* Start *

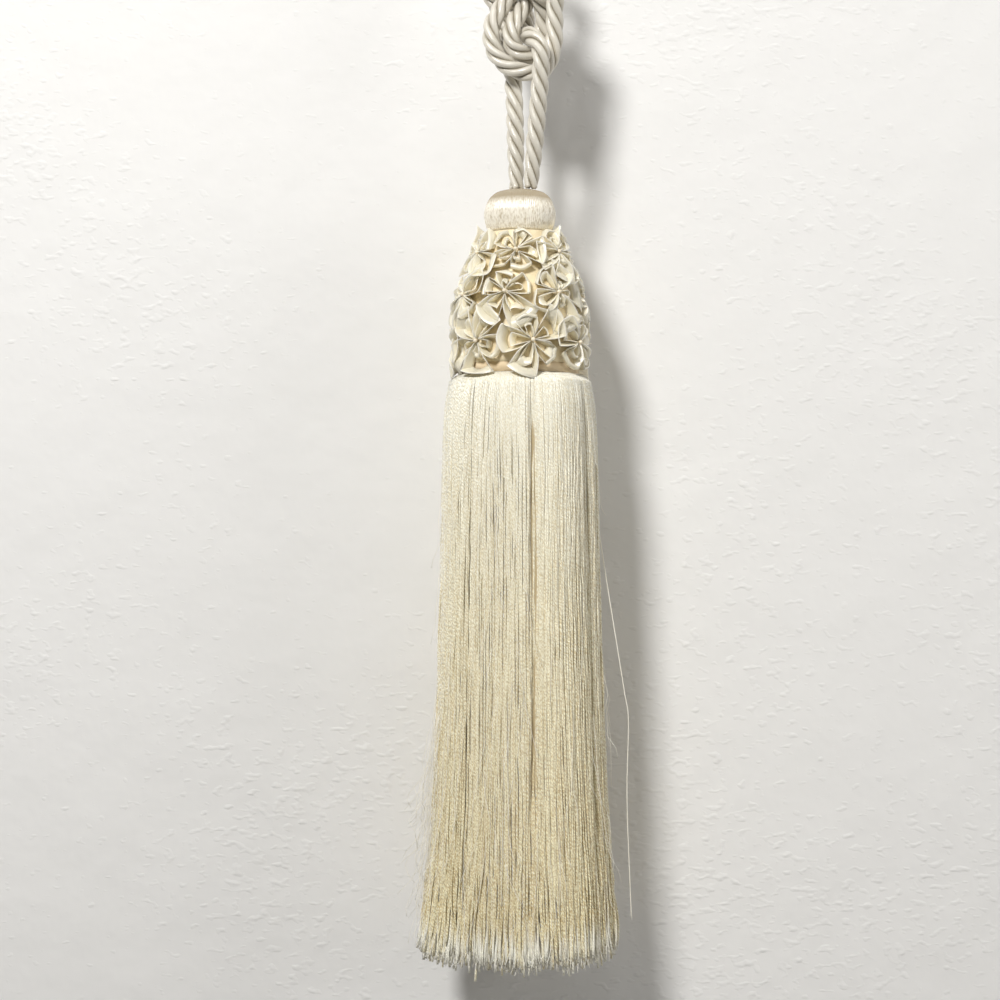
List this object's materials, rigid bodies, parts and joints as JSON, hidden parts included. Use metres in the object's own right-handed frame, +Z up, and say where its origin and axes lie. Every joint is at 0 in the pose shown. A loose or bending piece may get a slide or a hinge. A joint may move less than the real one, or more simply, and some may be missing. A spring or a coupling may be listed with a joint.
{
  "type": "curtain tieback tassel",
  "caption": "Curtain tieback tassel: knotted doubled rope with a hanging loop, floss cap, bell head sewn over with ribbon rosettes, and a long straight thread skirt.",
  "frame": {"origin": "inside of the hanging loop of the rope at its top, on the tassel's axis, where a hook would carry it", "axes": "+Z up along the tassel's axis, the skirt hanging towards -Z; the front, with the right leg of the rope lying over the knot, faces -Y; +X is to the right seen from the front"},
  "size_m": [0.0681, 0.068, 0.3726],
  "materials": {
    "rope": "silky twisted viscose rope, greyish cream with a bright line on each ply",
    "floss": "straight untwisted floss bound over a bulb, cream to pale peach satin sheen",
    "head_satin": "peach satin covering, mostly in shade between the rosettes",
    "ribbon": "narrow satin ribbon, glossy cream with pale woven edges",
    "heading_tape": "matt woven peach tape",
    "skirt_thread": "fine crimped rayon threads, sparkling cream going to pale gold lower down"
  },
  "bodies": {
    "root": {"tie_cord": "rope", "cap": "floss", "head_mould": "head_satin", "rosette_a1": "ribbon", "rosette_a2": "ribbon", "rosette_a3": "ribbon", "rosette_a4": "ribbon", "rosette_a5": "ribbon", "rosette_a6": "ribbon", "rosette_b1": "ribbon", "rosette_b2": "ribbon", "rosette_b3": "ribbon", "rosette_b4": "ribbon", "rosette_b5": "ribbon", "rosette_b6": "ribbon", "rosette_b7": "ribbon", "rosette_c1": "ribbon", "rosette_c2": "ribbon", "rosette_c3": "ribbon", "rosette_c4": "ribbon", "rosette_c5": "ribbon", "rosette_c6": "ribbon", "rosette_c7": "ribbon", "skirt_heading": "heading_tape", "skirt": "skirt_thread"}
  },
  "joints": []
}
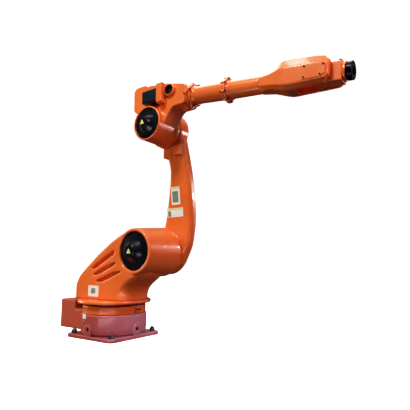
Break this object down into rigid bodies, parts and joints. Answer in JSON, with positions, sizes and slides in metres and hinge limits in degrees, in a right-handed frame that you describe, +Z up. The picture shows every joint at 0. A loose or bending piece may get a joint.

* End *

STATED EXERCISE :: List all lines holding the string "down".

SOLUTION TO THIS PROBLEM ::
    "skirt_thread": "fine crimped rayon threads, sparkling cream going to pale gold lower down"
Break this object down into rigid bodies, parts and joints. Answer in JSON, with positions, sizes and slides in metres and hinge limits in degrees, in a right-handed frame that you describe, +Z up. The picture shows every joint at 0. A loose or bending piece may get a joint.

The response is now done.